BWS Stories - NABBW and GRAND Magazine Contests Winners NABBW and GRAND Magazine Contests Winners - Riding with Grandma - Runner Up! Karen Ferrick-Roman lives in Beaver Falls, PA, with her husband and two teenage sons. A former newspaper reporter, she now works in public relations for a Pittsburgh university. Through the years, she’s built up the self-confidence to jump from a small plane like the one that her grandmother wanted to fly.
Riding with Grandma - Runner Up! In the sixth-grade, I was slightly awkward, slightly self-conscious, and slightly tongue-tied. Being with my grandmother changed everything.
She always knew the fun spots, finding flat bread and lamb at the Syrian picnic, the pinkest cotton candy at the carnival, and the smoothest the ice cream on the way to Crooked Creek Lake. Always, we arrived in style, her white 1963 convertible gleaming and the black top down. Her pink flowered chiffon scarf billowed in the breeze; her teeth struck the smile that illuminated my world. My hair flew into my face and tangled with my ice cream cone, which maddeningly melted over me and the black leather seats. Grandma never yelled about sticky messes.
She was only 5-foot-4, but to me was larger than life. She did everything with style, from confidently hitting softballs to us kids in the backyard, to dressing in nipped-waist dresses and heels. Always, she smelled of the fresh almond scent of Jergens lotion. The waves of her black hair framed her doe-like eyes, which rounded with surprise at my mother’s displeasure when she would arrive unannounced on Sunday nights, just in time for the Cartwrights to ride the range in TV-land’s Bonanza—and to push back our bedtime for another hour. Her grocery bag of corn curls, cherry Twizzlers, and Tahitian Treat pop was quickly emptied. I’d clamber next to her in the brown recliner, comfortably breathing in her aura until the show ended. Just being with her stoked my confidence. She was a working woman before her time, driving from our hole-in-the-wall western Pennsylvania town to Myrtle Beach to have the ocean breeze fluff her hair. I imagined the top down and her scarf flying for hours at a time.

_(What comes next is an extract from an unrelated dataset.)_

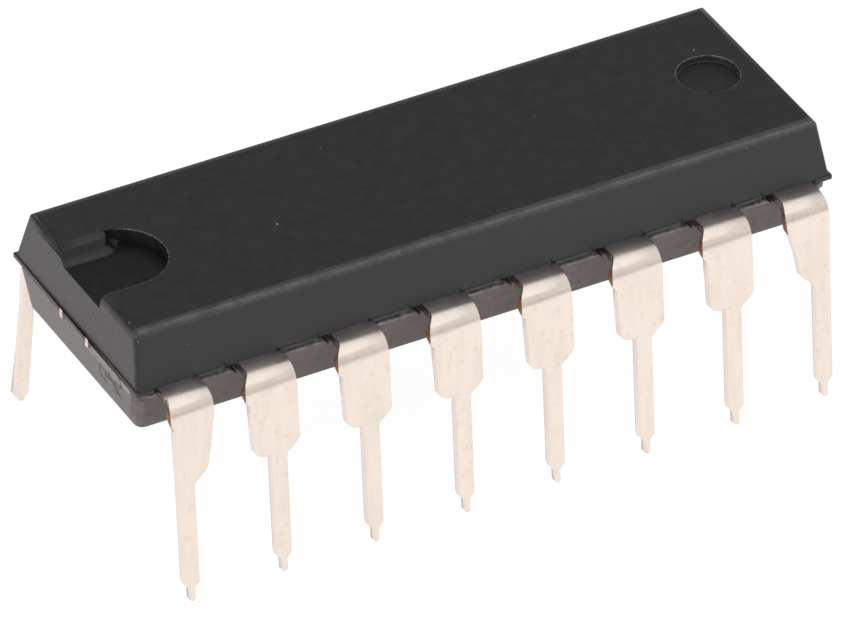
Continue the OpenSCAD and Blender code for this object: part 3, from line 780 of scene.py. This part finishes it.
def keep_wear(piece):
    """Keeps the faces of the rounded edges in a face attribute for the wear."""
    rounded = piece.data.attributes.new("edge_wear", "FLOAT", "FACE")
    for face in piece.data.polygons:
        rounded.data[face.index].value = face.material_index
        face.material_index = 0


def bare_slots(piece):
    """Gives a piece two empty material slots. The faces of its rounded edges go into the second."""
    piece.data.materials.clear()
    piece.data.materials.append(None)
    piece.data.materials.append(None)


def round_edges(piece, width, angle, wanted):
    """Rounds the sharp edges whose middles pass a test."""
    deselect_mesh(piece)
    bpy.ops.object.mode_set(mode="EDIT")
    bpy.ops.mesh.select_mode(type="EDGE")
    bpy.ops.mesh.edges_select_sharp(sharpness=math.radians(angle))
    bpy.ops.object.mode_set(mode="OBJECT")
    mesh = piece.data
    for line in mesh.edges:
        ends = [mesh.vertices[v].co for v in line.vertices]
        line.select = line.select and wanted((ends[0] + ends[1]) / 2)
    bpy.ops.object.mode_set(mode="EDIT")
    bpy.ops.mesh.bevel(offset=width, segments=2, clamp_overlap=False, material=1)
    merge_all(SAME_POINT)
    bpy.ops.object.mode_set(mode="OBJECT")


def mark_flats(piece, width):
    """Marks the edges round every face that is wider than this, so that its shading stays flat."""
    deselect_mesh(piece)
    mesh = piece.data
    for face in mesh.polygons:
        corners = [mesh.vertices[v].co for v in face.vertices]
        outline = sum((a - b).length for a, b in zip(corners, corners[1:] + corners[:1]))
        face.select = 2 * face.area > width * outline
    bpy.ops.object.mode_set(mode="EDIT")
    bpy.ops.mesh.select_mode(type="FACE")
    bpy.ops.mesh.mark_sharp()
    bpy.ops.object.mode_set(mode="OBJECT")


def smooth(piece, angle, flat_width=0.0):
    """Smooth shading. Faces that are wider than the given width stay flat."""
    pick(piece)
    bpy.ops.object.shade_smooth_by_angle(angle=math.radians(angle))
    if flat_width:
        mark_flats(piece, flat_width)
    modifier = piece.modifiers.new("weighted_normal", "WEIGHTED_NORMAL")
    modifier.keep_sharp = True
    modifier.weight = 100
    modifier.thresh = SAME_AREA
    bpy.ops.object.modifier_apply(modifier=modifier.name)


def finish_piece(piece, slot, *nodes):
    """Lets a piece ride on the root, in the place of the CAD nodes it was made from, if any."""
    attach(piece, "root")
    if nodes:
        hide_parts(*nodes)


def outside_edge(place):
    """True for the edges to round: the underside's and the hollows' rims, but not over the slope's end."""
    if place.z < BODY_LOW.z + BOTTOM_REACH:
        return True
    slope_end = abs(place.x - NOTCH_PLACE[0] - 0.2 * MM) < 0.3 * MM and place.y > 1.2 * MM
    return place.z > TOP_Z - 0.02 * MM and not slope_end


def shape_notch(piece):
    """Draws the notch's slope out to its round end and lets it fade there, as on the real body."""
    middle = Vector(NOTCH_PLACE) + Vector((0, 0, TOP_Z - NOTCH_DEPTH))
    for start, end in NOTCH_MOVES:
        vertex = nearest(piece, middle + Vector(start) * MM)
        found = piece.data.vertices[vertex].co
        shift(piece, [vertex], middle + Vector(end) * MM - found)
    crest = nearest(piece, middle + CREST_END * MM)
    rim = nearest(piece, middle + RIM_CORNER * MM)
    select_vertices(piece, (crest, rim))
    bpy.ops.object.mode_set(mode="EDIT")
    bpy.ops.mesh.vert_connect()
    merge_all(SAME_POINT)
    bpy.ops.object.mode_set(mode="OBJECT")
    for width, inside in (
        (SLOPE_ROUND, on_slope_end), (SLOPE_ROUND, on_slope_foot), (CREST_ROUND, on_slope_crest),
    ):
        deselect_mesh(piece)
        mesh = piece.data
        for line in mesh.edges:
            line.select = all(inside((mesh.vertices[v].co - middle) / MM) for v in line.vertices)
        bpy.ops.object.mode_set(mode="EDIT")
        bpy.ops.mesh.select_mode(type="EDGE")
        bpy.ops.mesh.bevel(offset=width, segments=5, clamp_overlap=True)
        bpy.ops.object.mode_set(mode="OBJECT")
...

The next year we visited her house, gathering with relatives after her funeral. I found curious maps on the living room coffee table; one of her last adventures had been flying lessons. Even now, I imagine her at the controls, looking down on the cars, the farms, the houses. She would ride the wind, her smile as broad as the sun.
Even though she never got her pilot’s license, she taught her grandchildren how to fly.